SECURE 2.0 Retirement Highlights - What You Need to Know

The Consolidated Appropriations Act of 2023 signed into law on Thursday, December 29, 2022, contains the long-awaited provisions of SECURE 2.0. This is a counterpart to the original Setting Every Community Up for Retirement Enhancement Act (SECURE Act) of 2019. 

SECURE 2.0 enhances and builds upon the original to help increase retirement savings in America. Some provisions are effective beginning in 2023 while others are delayed to future years or are retroactive. Final guidance on many of the provisions will be forthcoming in the coming months and years. In the meantime, we have provided an overview in this document of some of the new provisions based on the Summary provided by the Senate Finance Committee found here.

RMD CHANGES
Increases the RMD age beginning in 2023 to age 73 for a person who reaches age 72 after December 31, 2022 and reaches age 73 before January 1, 2033.
Note: Beginning 2033, the RMD age will increase again to 75 for a person who reaches age 74 after December 31, 2032.

Beginning in 2023 tax years, reduces the 50% Penalty Tax for late RMDs to 25%. The 25% is further reduced to 10% if the RMD failure is corrected generally within 2 years of the failure.

    403(b) PLAN CHANGES
    Allows 403(b) plans to operate as MEPS and PEPs.

    Allows 403(b) plans with custodial accounts to invest in collective investment trusts.

    DISTRIBUTION CHANGES
    Effective in 2023, allows a plan administrator to rely on an employee’s self-certification that they have had a safe harbor event that constitutes a deemed hardship.
    Note: The American Trust Hardship Application already provides for this, as this now aligns with the IRS guidance already provided.

    Creates an exception to the 10% early withdrawal penalty for distributions to individuals who have a terminal illness.

    Extends the age 50 exception to the 10% early withdrawal penalty to those qualified public safety employees who have separated from service and have attained age 50 or 25 years of service, whichever comes first.

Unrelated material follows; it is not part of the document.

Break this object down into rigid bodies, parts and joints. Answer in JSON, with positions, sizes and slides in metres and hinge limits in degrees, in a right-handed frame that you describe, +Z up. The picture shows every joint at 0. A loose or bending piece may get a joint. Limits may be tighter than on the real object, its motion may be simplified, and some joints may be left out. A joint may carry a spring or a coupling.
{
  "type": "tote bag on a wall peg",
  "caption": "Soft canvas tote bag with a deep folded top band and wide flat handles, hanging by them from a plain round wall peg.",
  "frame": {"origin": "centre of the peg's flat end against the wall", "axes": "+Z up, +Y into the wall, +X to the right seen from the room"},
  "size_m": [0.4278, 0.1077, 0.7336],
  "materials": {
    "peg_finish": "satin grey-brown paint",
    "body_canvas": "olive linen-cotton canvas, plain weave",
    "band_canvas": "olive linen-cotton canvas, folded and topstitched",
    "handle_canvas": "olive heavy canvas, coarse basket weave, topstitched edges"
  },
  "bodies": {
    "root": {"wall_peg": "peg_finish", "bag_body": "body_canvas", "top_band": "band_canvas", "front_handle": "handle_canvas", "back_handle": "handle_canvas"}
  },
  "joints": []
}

    Effective for disasters occurring on or after January 26, 2021, provides permanent special rules for plan distributions and loans in cases of qualified federally declared disasters of up to $22,000 per disaster.

    START-UP PLANS
    Clarifies that employers adopting a MEP can also take advantage of these tax credits.

    Beginning in 2023:
    For a sole proprietor’s first plan year (if the owner is the only employee), allows elective deferrals to be made by the tax filing due date (determined without regard to any extensions).
    Increases the startup expenses tax credit to 100% from 50% for employers with up to 50 employees and provides for an additional credit for 5 years of up to $1,000 per employee equal to the applicable percentage of eligible employer contributions to an eligible employer plan (not including a defined benefit plan). This credit applies to employers with up to 50 employees and is phased out for employers with between 51 and 100 employees. 

    PARTICIPANT NOTICES
    Beginning in 2023, allows a DC plan sponsor to not have to provide annual notices to unenrolled participants except for an annual notice of eligibility to participate during the annual enrollment period.

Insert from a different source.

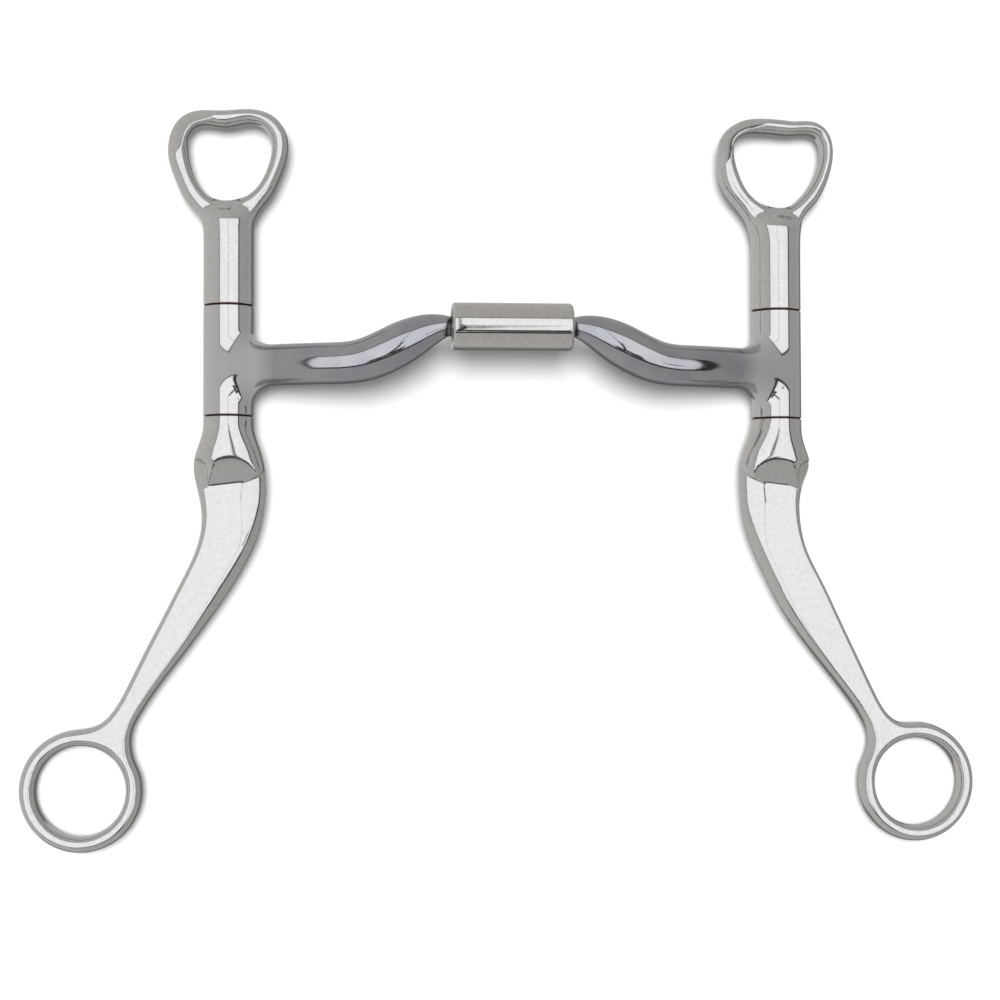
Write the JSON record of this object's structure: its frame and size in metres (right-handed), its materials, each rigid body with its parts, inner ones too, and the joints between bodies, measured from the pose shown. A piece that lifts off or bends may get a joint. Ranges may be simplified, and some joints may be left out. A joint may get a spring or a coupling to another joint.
{
  "type": "curb bit",
  "caption": "Curb bit with an arched, barrel-jointed mouthpiece and swivelling cheeks, which carry a headstall loop above and a shank with a rein ring below.",
  "frame": {"origin": "middle of the bottom of the bounding box, with the bit lying flat on a table", "axes": "+X along the mouthpiece towards the right cheek, +Y up the cheeks towards the headstall loops, +Z away from the table, the way the mouthpiece arches"},
  "size_m": [0.2426, 0.1858, 0.0283],
  "materials": {
    "cheek_steel": "mirror-polished stainless steel",
    "barrel_steel": "polished stainless steel",
    "mouth_steel": "smooth, slightly darker mouth steel",
    "spindle_steel": "ground pin steel",
    "bush_bronze": "dull bearing bronze"
  },
  "bodies": {
    "barrel": {"barrel_sleeve": "barrel_steel", "centre_spacer": "spindle_steel", "left_end_bush": "spindle_steel", "right_end_bush": "spindle_steel"},
    "left_arm": {"left_mouth_arm": "mouth_steel", "left_retaining_collar": "spindle_steel", "left_lower_bush": "bush_bronze", "left_upper_bush": "bush_bronze"},
    "left_cheek": {"left_purchase": "cheek_steel", "left_spindle": "spindle_steel", "left_shank": "cheek_steel"},
    "right_arm": {"right_mouth_arm": "mouth_steel", "right_retaining_collar": "spindle_steel", "right_lower_bush": "bush_bronze", "right_upper_bush": "bush_bronze"},
    "right_cheek": {"right_purchase": "cheek_steel", "right_spindle": "spindle_steel", "right_shank": "cheek_steel"}
  },
  "joints": [
    {"name": "left_arm_swivel", "type": "hinge", "parent": "barrel", "child": "left_arm", "pos_m": [-0.0125, 0.0367, 0.0225], "axis": [1, 0, 0], "continuous": true},
    {"name": "right_arm_swivel", "type": "hinge", "parent": "barrel", "child": "right_arm", "pos_m": [0.0125, 0.0367, 0.0225], "axis": [1, 0, 0], "continuous": true},
    {"name": "left_cheek_swivel", "type": "hinge", "parent": "left_arm", "child": "left_cheek", "pos_m": [-0.06975, 0.0293, 0.00625], "axis": [0, 1, 0], "continuous": true},
    {"name": "right_cheek_swivel", "type": "hinge", "parent": "right_arm", "child": "right_cheek", "pos_m": [0.06975, 0.0293, 0.00625], "axis": [0, 1, 0], "continuous": true}
  ]
}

    In 2026, will require a defined contribution plan to provide at least one benefit statement on paper for each calendar year; and for a defined benefit plan, at least one statement must be provided on paper every three years. More guidance is expected on these requirements.

    ROTH CHANGES
    Allows a Section 401(a) qualified plan, a Section 403(b) plan, or a governmental 457(b) plan to permit employees to designate employer matching or non-elective contributions as Roth contributions. Matching and non-elective contributions designated as Roth contributions are includable in the employee’s income and must be 100% vested when made.

    Additional changes in 2024:
    Catch-up contributions to Section 401(a) qualified plans, Section 403(b) plans, and governmental Section 457(b) plans must be made on a Roth basis, except for eligible participants whose prior year wages do not exceed $145,000 (indexed for inflation). Note: This requirement does not apply to SIMPLE IRAs or SEP plans.
    RMDs from Roth 401(k) accounts will not be required until after death to conform with current Roth IRA RMD rules.

    EMPLOYEE PLANS COMPLIANCE RESOLUTION SYSTEMS (EPCRS) CHANGES
    Allows self-correction for most plan failures at any time regardless of whether the error is significant or insignificant provided certain conditions are met.

    Provides fiduciary relief for certain overpayments.

    457(b) “FIRST DATE OF THE MONTH” RULE ELIMINATED
    Beginning in 2023 tax years, 457(b) participants can make their deferral rate elections at any time prior to the date that the compensation being deferred is available. This new rule conforms to how 401(k) plans operate.